Competition is acute. On the “RWA settlement” axis, Ethereum and its L2s benefit from entrenched liquidity, developer mindshare, and increasingly mature compliance middleware, while alternative high-throughput L1s compete on performance and cost.
Pharos is effectively asking issuers and liquidity providers to accept switching costs—new chain risk, new validator set risk, new bridge risk—in exchange for performance and compliance integration that must be proven under adversarial conditions.
Economically, if incentives are used to bootstrap TVL and volume, the post-incentive drawdown can be severe; if incentives are not compelling, the cold-start problem persists.
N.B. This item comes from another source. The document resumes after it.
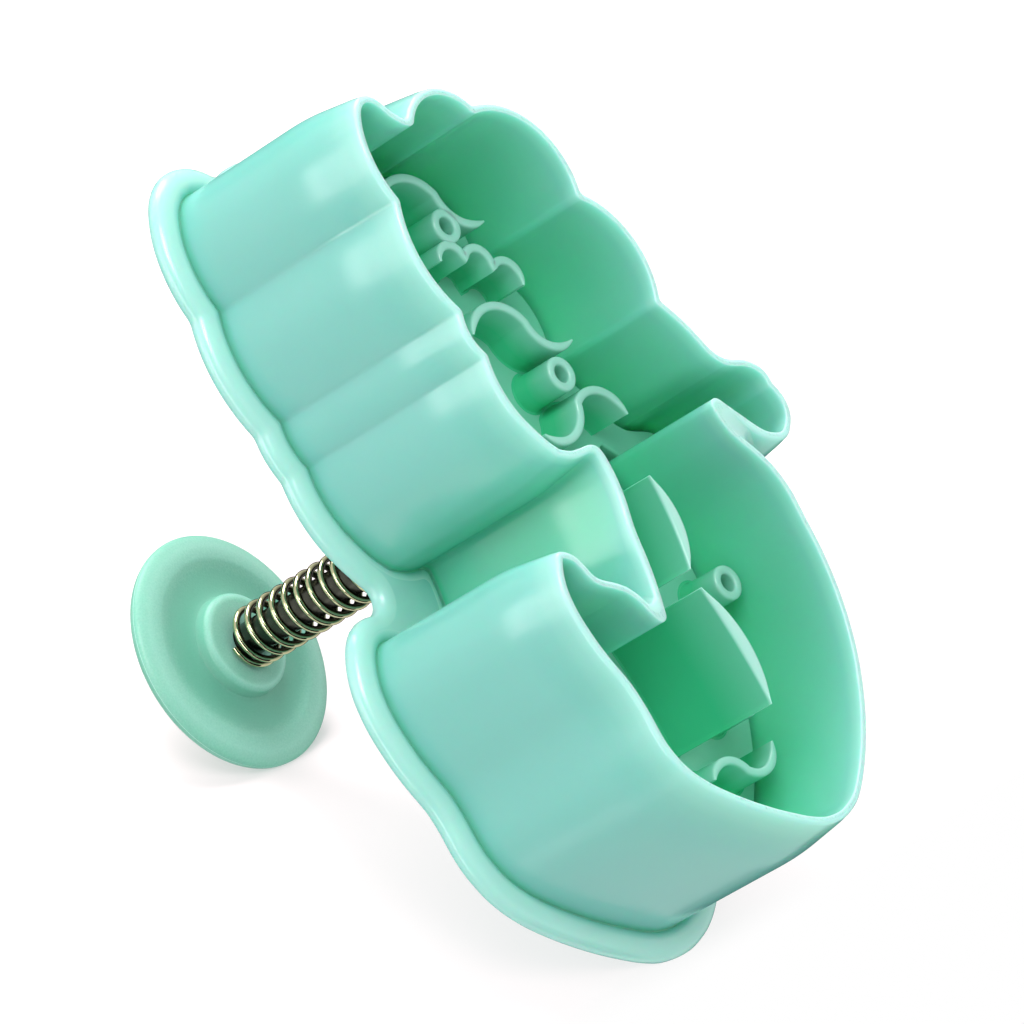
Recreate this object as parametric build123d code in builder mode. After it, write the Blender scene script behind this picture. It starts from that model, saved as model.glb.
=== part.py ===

Finally, claims of extreme throughput and sub-second confirmation invite scrutiny around state bloat, hardware centralization, and whether “headline TPS” survives real contract complexity and MEV conditions.
What Is the Future Outlook for Pharos?
The near-term outlook is dominated by execution risk around mainnet maturation and the transition from testnet metrics to auditable mainnet adoption.
Project materials and third-party coverage in late 2025 through early 2026 repeatedly referenced an “Atlantic” testnet phase and a mainnet/TGE target in 2026, alongside continuing work on PoS parameters, fee mechanics, and broader ecosystem readiness.
The milestones that matter most for infrastructure viability are not cosmetic upgrades but measurable decentralization (validator diversity and stake distribution), security assurance (credible audits and incident response maturity), and evidence that compliance tooling can be used without turning the chain into a permissioned consortium in practice.
Over a longer horizon, Pharos’ stated roadmap direction implies building a full financial stack around tokenized assets, including composable DeFi primitives and institutional workflows; the structural hurdle is that RWAs are not purely a technical integration problem but a legal and operational one, requiring credible issuance partners, clear redemption mechanics, and regulatory comfort that tends to change slowly.
If Pharos can demonstrate that its compliance-first architecture reduces time-to-production for real issuers while preserving enough openness to attract liquidity, it can occupy a niche; if it cannot, it risks converging to a commodity “yet another EVM L1,” where network effects strongly favor incumbents and liquidity tends to be mercenary.